Most vector databases utilize hierarchical navigational small world (HNSW) for indexing the vectors for high precision vector search, and its latency significantly degrades when the precision target is higher than 95%.
At a previous company, we worked on building the parallel graph traversal engine. We realized that the bottleneck of HNSW performance is because there are too many sequential traversal steps that don't fully leverage multi-core CPU computation resources. After some research, we found that there are algorithms such as SpeedANN that are targeting this problem, which is not leveraged by industry yet. So we built the Epsilla vector database to turn the research into a production system.
With Epsilla, we shoot for 10x lower vector search latency compared to HNSW based vector databases.
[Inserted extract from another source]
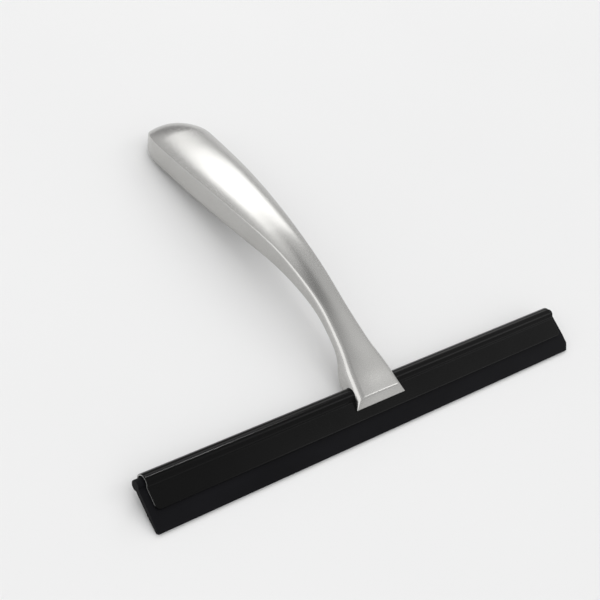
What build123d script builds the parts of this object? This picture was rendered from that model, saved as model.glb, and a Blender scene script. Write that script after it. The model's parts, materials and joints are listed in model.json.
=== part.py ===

We did an initial benchmark against the top open source vector databases: https://medium.com/@richard_50832/benchmarking-epsilla-with-...
We provide a Docker image for you to install Epsilla backend locally, and provide a Python client and a JavaScript client to connect and interact with it.
Quickstart:
docker pull epsilla/vectordb
docker run --pull=always -d -p 8888:8888 epsilla/vectordb
pip install pyepsilla
git clone https://github.com/epsilla-cloud/epsilla-python-client.git
cd examples
python hello_epsilla.py
We just started a month ago. We'd love to hear what you think, and more importantly, what you wish to see in the future. We are thinking about a serverless vector database on cloud with a consumption based pricing model, and we are eager to get your feedback.
There are a bunch of possible areas to circle or ignore when making an ML-capable database of some sort. In rough order of data complexity:
1. Embeddings (context-free vectors, just an ID and the vector)
2. Metadata + Embedding (source data, JSON)
3. Binary Data + Metadata + Embedding (add documents)
Then there are tooling questions: in this matrix you'd want to decide if you're going to allow inference, and if so, will it be arbitrary, service-based, etc. against the documents, and if so, how will you store the results?
I'm curious how you're thinking about the design space. The embedding-only route is conceptually appealing because it's simple. In a larger engineering project, there's a tension between "where do I keep all this data," "how do I process and reprocess all this data", and "where do I keep the results of all the processing", and to me there aren't clear bright-line architectures that seem "best of".
Put another way, 15 years ago, we went memcached -> redis 1 -> redis (whatever it is now), and at the same time, we went mysql/postgres/oracle -> nosql json stores; today all of these have relatively well-defined use cases, (and for most of them sqlite is the best choice, obviously).
How are you seeing the ML db scene playing out, and where do you think the sqlite of this space will land on architecture?